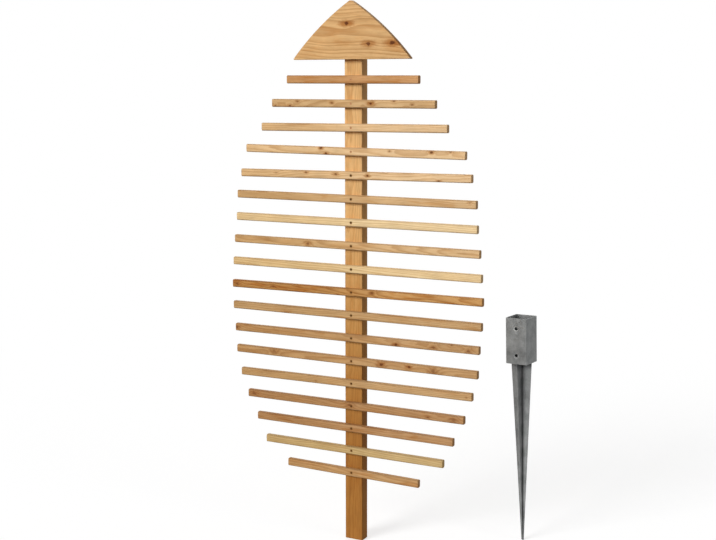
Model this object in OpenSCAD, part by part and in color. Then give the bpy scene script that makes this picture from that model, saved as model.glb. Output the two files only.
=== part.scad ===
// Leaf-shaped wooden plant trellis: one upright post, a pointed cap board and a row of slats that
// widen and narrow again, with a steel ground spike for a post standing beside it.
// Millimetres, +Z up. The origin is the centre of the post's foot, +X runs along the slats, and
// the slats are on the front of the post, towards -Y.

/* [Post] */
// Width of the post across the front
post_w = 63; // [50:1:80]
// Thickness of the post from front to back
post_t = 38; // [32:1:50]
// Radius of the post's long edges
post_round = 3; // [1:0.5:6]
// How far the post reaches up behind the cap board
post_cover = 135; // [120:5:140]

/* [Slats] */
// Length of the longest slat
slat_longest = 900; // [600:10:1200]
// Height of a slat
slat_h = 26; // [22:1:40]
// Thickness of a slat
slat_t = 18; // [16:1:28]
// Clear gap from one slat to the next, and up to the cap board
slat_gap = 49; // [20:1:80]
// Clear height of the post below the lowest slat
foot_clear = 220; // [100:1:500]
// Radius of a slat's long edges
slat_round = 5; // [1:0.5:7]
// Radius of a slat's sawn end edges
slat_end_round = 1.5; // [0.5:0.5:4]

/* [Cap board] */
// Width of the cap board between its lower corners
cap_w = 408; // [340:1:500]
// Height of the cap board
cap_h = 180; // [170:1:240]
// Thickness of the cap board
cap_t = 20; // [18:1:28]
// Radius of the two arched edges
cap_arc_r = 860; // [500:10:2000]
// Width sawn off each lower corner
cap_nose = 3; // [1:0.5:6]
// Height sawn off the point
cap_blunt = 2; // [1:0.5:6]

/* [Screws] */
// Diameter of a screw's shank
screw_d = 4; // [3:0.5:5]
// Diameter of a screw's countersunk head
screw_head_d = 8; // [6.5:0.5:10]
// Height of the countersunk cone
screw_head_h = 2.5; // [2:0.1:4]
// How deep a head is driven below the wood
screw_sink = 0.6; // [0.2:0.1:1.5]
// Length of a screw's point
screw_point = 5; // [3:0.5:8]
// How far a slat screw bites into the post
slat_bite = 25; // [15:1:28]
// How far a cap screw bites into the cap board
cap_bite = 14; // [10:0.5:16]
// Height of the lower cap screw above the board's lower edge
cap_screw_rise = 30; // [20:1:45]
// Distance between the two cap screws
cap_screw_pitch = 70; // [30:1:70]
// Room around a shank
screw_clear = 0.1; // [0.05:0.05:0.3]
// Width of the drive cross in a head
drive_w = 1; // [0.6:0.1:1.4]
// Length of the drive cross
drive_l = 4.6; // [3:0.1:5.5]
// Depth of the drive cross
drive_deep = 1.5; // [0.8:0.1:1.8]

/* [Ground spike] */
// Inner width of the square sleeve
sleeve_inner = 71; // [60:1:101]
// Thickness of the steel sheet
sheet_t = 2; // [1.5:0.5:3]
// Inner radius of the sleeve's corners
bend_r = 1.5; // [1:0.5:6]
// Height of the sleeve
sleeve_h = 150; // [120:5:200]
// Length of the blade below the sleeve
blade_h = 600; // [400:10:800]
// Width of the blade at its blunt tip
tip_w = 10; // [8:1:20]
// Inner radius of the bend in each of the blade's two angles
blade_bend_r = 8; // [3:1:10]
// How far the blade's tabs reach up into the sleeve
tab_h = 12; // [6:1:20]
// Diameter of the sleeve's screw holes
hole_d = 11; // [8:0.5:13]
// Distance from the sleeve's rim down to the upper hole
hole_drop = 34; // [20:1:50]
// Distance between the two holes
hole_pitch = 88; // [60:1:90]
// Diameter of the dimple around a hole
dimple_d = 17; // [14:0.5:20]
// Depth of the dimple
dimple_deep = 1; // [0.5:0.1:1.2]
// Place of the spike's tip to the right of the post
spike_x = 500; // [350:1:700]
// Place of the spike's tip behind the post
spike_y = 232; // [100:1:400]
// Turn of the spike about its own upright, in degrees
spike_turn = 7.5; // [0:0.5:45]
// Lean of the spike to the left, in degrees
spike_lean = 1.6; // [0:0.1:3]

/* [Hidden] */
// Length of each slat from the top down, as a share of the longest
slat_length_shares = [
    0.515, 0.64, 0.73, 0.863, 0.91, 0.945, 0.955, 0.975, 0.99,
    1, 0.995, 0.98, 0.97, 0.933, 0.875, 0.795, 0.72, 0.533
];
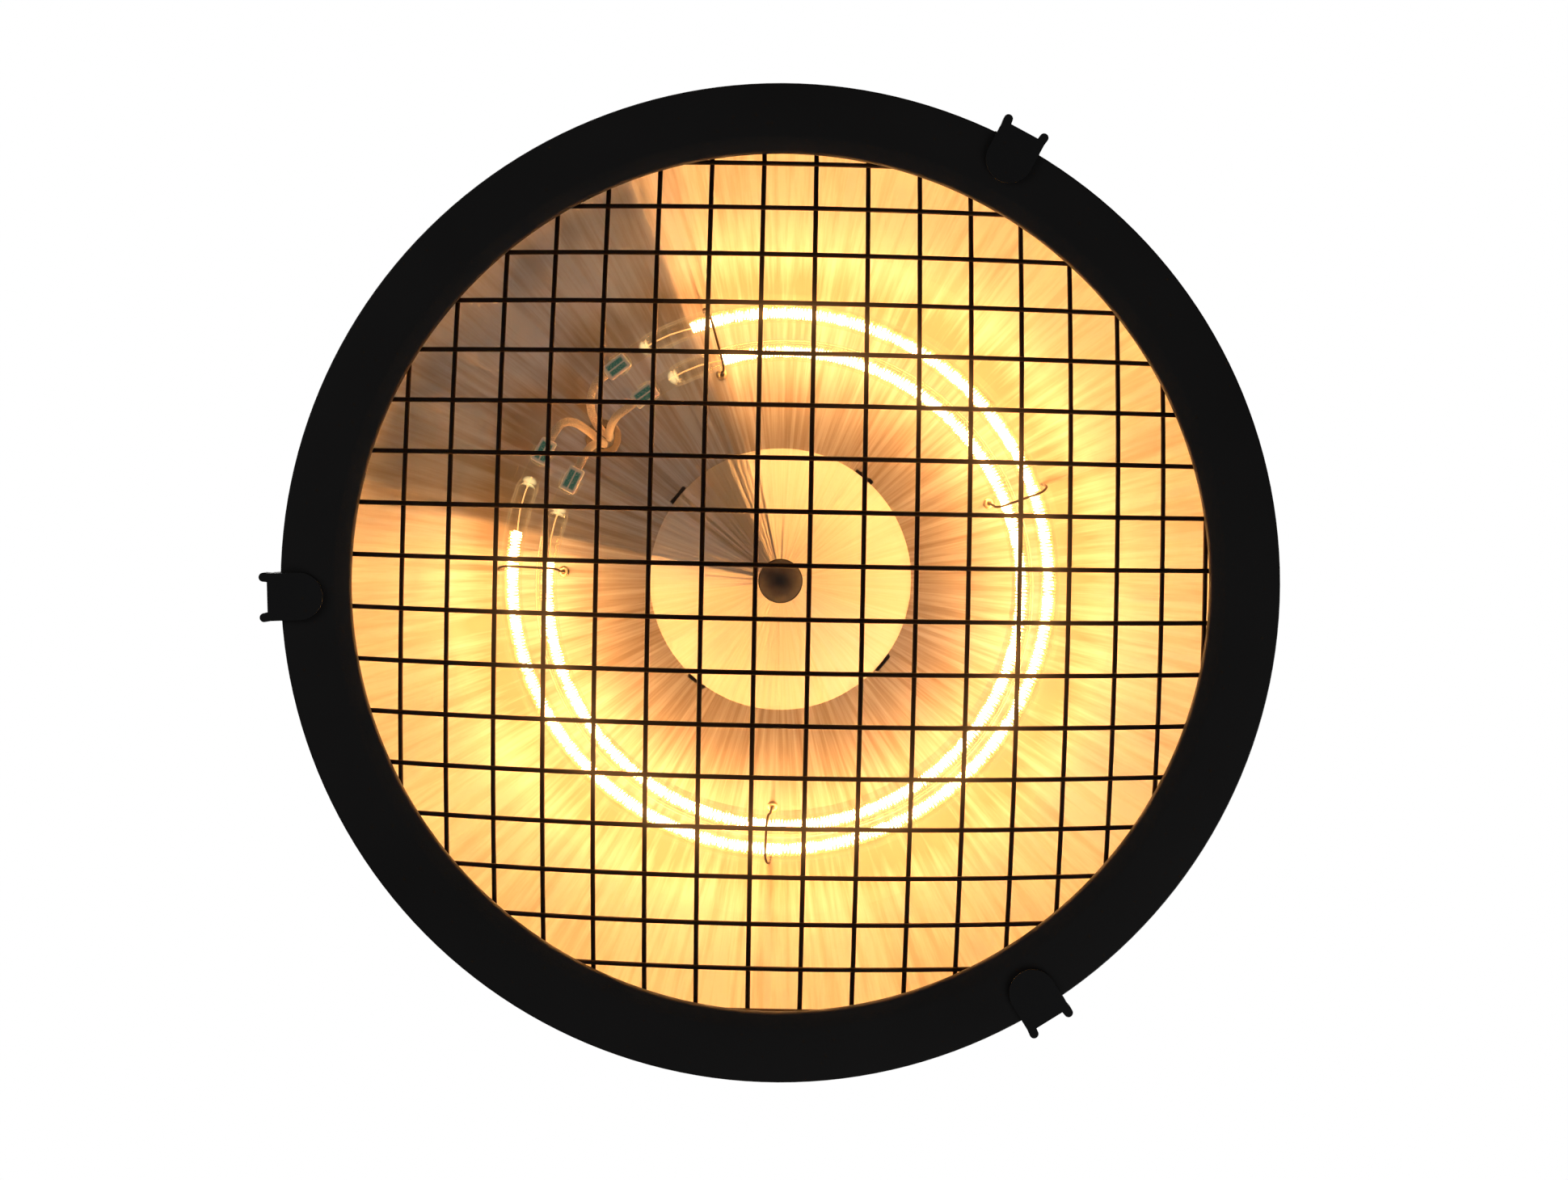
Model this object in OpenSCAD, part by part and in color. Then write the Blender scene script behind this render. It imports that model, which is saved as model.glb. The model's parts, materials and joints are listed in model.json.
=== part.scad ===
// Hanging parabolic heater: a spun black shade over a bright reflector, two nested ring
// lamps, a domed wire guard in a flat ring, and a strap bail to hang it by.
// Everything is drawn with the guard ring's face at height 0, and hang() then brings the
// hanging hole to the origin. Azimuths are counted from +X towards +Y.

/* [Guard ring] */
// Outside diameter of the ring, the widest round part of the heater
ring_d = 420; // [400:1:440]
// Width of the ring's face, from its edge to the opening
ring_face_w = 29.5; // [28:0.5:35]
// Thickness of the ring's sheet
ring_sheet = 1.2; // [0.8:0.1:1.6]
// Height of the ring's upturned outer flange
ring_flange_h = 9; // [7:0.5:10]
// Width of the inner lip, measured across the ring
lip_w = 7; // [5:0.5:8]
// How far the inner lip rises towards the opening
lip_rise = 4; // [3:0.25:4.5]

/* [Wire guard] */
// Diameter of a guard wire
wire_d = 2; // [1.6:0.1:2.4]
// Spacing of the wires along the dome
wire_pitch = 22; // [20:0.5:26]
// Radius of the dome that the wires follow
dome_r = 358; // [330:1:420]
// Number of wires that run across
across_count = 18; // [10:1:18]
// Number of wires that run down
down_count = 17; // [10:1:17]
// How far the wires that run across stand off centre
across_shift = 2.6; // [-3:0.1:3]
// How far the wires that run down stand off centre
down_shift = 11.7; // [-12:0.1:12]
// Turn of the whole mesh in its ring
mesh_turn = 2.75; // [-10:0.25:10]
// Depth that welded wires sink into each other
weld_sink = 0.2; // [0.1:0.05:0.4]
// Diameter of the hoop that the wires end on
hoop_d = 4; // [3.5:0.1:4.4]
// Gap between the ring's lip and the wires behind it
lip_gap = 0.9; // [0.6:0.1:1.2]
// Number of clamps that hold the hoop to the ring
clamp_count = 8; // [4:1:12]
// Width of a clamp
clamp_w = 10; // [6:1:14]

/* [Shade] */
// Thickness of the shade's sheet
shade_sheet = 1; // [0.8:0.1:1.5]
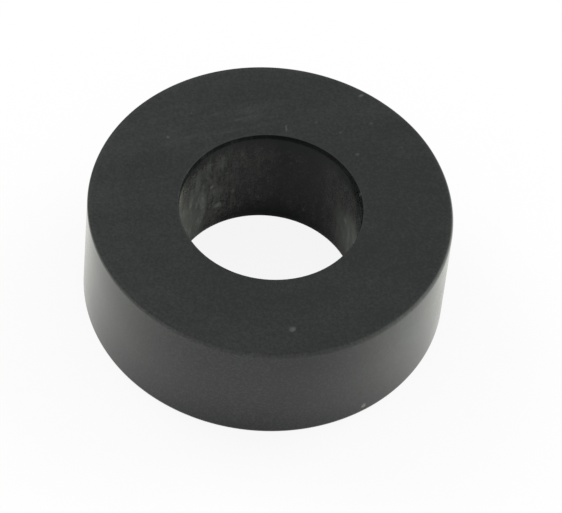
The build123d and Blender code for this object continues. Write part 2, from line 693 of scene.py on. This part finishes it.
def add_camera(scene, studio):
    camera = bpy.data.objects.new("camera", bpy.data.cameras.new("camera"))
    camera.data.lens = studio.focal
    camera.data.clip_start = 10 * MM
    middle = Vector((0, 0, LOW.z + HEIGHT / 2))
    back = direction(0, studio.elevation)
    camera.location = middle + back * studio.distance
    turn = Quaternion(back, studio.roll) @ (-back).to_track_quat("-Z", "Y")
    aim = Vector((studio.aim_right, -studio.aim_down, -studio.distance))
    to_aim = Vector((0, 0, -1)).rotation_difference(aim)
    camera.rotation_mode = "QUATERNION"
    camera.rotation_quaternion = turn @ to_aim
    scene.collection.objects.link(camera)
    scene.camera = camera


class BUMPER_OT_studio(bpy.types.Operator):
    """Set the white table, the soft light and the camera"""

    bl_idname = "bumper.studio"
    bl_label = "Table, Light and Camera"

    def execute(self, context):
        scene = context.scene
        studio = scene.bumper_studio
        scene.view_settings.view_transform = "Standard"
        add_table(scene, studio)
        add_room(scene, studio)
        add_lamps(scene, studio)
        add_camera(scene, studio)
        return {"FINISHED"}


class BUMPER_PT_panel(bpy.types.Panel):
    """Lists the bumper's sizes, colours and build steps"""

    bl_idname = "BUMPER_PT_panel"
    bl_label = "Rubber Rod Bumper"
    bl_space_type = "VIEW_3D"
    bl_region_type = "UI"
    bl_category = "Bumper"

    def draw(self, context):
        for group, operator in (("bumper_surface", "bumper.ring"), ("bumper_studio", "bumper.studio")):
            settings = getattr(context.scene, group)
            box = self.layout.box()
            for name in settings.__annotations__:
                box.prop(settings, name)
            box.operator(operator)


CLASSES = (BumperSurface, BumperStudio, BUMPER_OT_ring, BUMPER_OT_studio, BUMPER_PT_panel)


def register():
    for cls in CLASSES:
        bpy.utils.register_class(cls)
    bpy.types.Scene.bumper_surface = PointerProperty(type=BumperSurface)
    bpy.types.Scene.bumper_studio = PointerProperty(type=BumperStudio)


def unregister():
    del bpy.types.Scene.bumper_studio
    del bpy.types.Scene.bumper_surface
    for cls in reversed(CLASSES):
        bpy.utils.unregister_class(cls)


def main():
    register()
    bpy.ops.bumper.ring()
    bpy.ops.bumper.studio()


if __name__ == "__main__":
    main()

____________

**DESCRIPTION OF THE TASK**
Can you write out the lines above, from the first one through the one containing "post_cover = 135; // [120:5:140]", exactly as they appear and nothing more?

**RESPONSE TO THE EXERCISE**
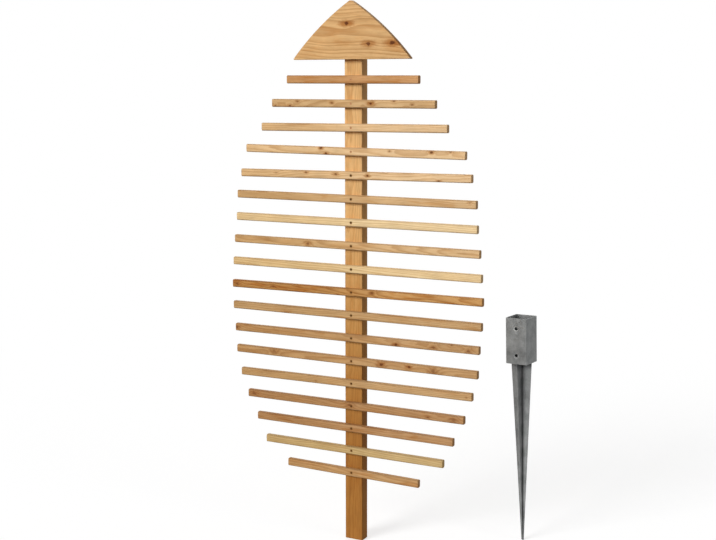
Model this object in OpenSCAD, part by part and in color. Then give the bpy scene script that makes this picture from that model, saved as model.glb. Output the two files only.
=== part.scad ===
// Leaf-shaped wooden plant trellis: one upright post, a pointed cap board and a row of slats that
// widen and narrow again, with a steel ground spike for a post standing beside it.
// Millimetres, +Z up. The origin is the centre of the post's foot, +X runs along the slats, and
// the slats are on the front of the post, towards -Y.

/* [Post] */
// Width of the post across the front
post_w = 63; // [50:1:80]
// Thickness of the post from front to back
post_t = 38; // [32:1:50]
// Radius of the post's long edges
post_round = 3; // [1:0.5:6]
// How far the post reaches up behind the cap board
post_cover = 135; // [120:5:140]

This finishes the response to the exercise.